The first shawls, or "shals", were used in Assyrian times; later they went into widespread use in the Middle East. Shawls were also part of the traditional male costume in Kashmir. They were woven in extremely fine woollen twill, some such as the Orenburg shawl, were even said to be as fine as the Shatoosh. They could be in one colour only, woven in different colours (called tilikar), ornately woven or embroidered (called ameli).
Kashmiri shawls were high-fashion garments in Western Europe in the early- to mid-19th century. Paisley shawls, imitation Kashmiri shawls woven in Paisley, Renfrewshire, are the origin of the name of the traditional paisley pattern. Shawls were also manufactured in the city of Norwich, Norfolk from the late 18th century (and some two decades before Paisley) until about the 1870s.

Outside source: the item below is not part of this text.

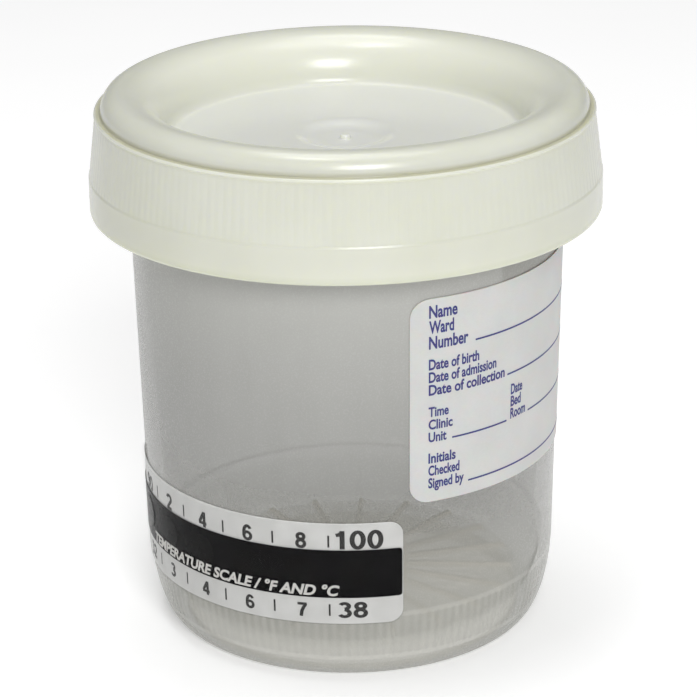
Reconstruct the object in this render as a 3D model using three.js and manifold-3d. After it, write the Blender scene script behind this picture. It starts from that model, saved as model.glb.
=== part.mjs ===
// Lidded specimen bottle: a frosted beaker with a two-start screw lid, a seal ring, a patient label and a
// liquid crystal temperature strip. Millimetres, +Z up, origin at the centre of the base.
//
// Every turned form is a profile of [radius, height] points. Bearings round the bottle are in degrees
// from -Y, positive towards +X.

import * as THREE from "three";
import { mergeVertices } from "three/addons/utils/BufferGeometryUtils.js";
import Module from "manifold-3d";

const wasm = await Module();
wasm.setup();

const RAD = Math.PI / 180;

// Overall sizes
const LID_RADIUS = 35;
const TOTAL_HEIGHT = 76;
const LID_BOTTOM_Z = 59.4;
const TURN_STEPS = 60;

// Cup
const FOOT_RADIUS = 24.5;
const CORNER_RADIUS = 28.5;
const CORNER_HEIGHT = 13;
const WALL_TOP_RADIUS = 29.65;
const WALL = 1.25;
const FOOT_WIDTH = 1.1;
const FLOOR_UNDERSIDE_Z = 3;
const FLOOR_Z = 4.4;
const NECK_RADIUS = 31.1;
const NECK_WALL = 1.3;
const NECK_BOTTOM_Z = 61.4;
const NECK_EDGE = 0.4;
const CUP_RIM_Z = 73;
const FLOOR_RIB = { count: 20, inner: 7, outer: 22.5, width: 0.8, height: 1.1, sunk: 0.5, firstBearing: 14 };

// Screw thread: two starts on the cup, two in the lid, with a working gap between the flanks
const THREAD = {
  starts: 2,
  lead: 10,
  turn: 270,
  rootHalfWidth: 1,
  crestHalfWidth: 0.45,
  height: 1.1,
  embed: 0.4,
  runOut: 20,
};
const CUP_THREAD_Z = 62.6;
const LID_THREAD_DROP = 1.6;

// Lid
const LID_INNER_RADIUS = 32.6;
const LID_WALL = 1.4;
const BAND_TOP_Z = 64.4;
const SHOULDER = { radius: 34, z: 73.1 };
const CREST = { radius: 30.6, outerWidth: 2.7, height: 2.6, innerRadius: 6.3 };
const DISH_FLOOR_Z = 69.2;
const DIMPLE = { radius: 6.6, bottomRadius: 4.6, depth: 0.8 };
const GATE_NUB = { radius: 0.8, height: 0.6 };
const GRIP = { ribs: 180, ribHeight: 0.3, inset: 0.1, coreDepth: 0.8, belowShoulder: 0.3 };
const LID_EDGE = 0.5;

// Seal ring between the cup's rim and the lid
const GASKET = { inner: 29.7, outer: 31.7, thickness: 0.9, clearance: 0.15 };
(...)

Silk shawls with fringes, made in China, were available by the first decade of the 19th century. Ones with embroidery and fringes were available in Europe and the Americas by 1820. These were called China crêpe shawls or China shawls, and in Spain mantones de Manila because they were shipped to Spain from China via the port of Manila. The importance of these shawls in fashionable women's wardrobes declined between 1865 and 1870 in Western culture. However, they became part of folk dress in a number of places including Germany, the Near East, various parts of Latin America, and Spain where they became a part of Romani (gitana) dress especially in Andalusia and Madrid. These embroidered items were revived in the 1920s under the name of Spanish shawls. Their use as part of the costume of the lead in the opera Carmen contributed to the association of the shawls with Spain rather than China.
Some cultures incorporate shawls of various types into their national folk dress, mainly because the relatively unstructured shawls were much more commonly used in earlier times.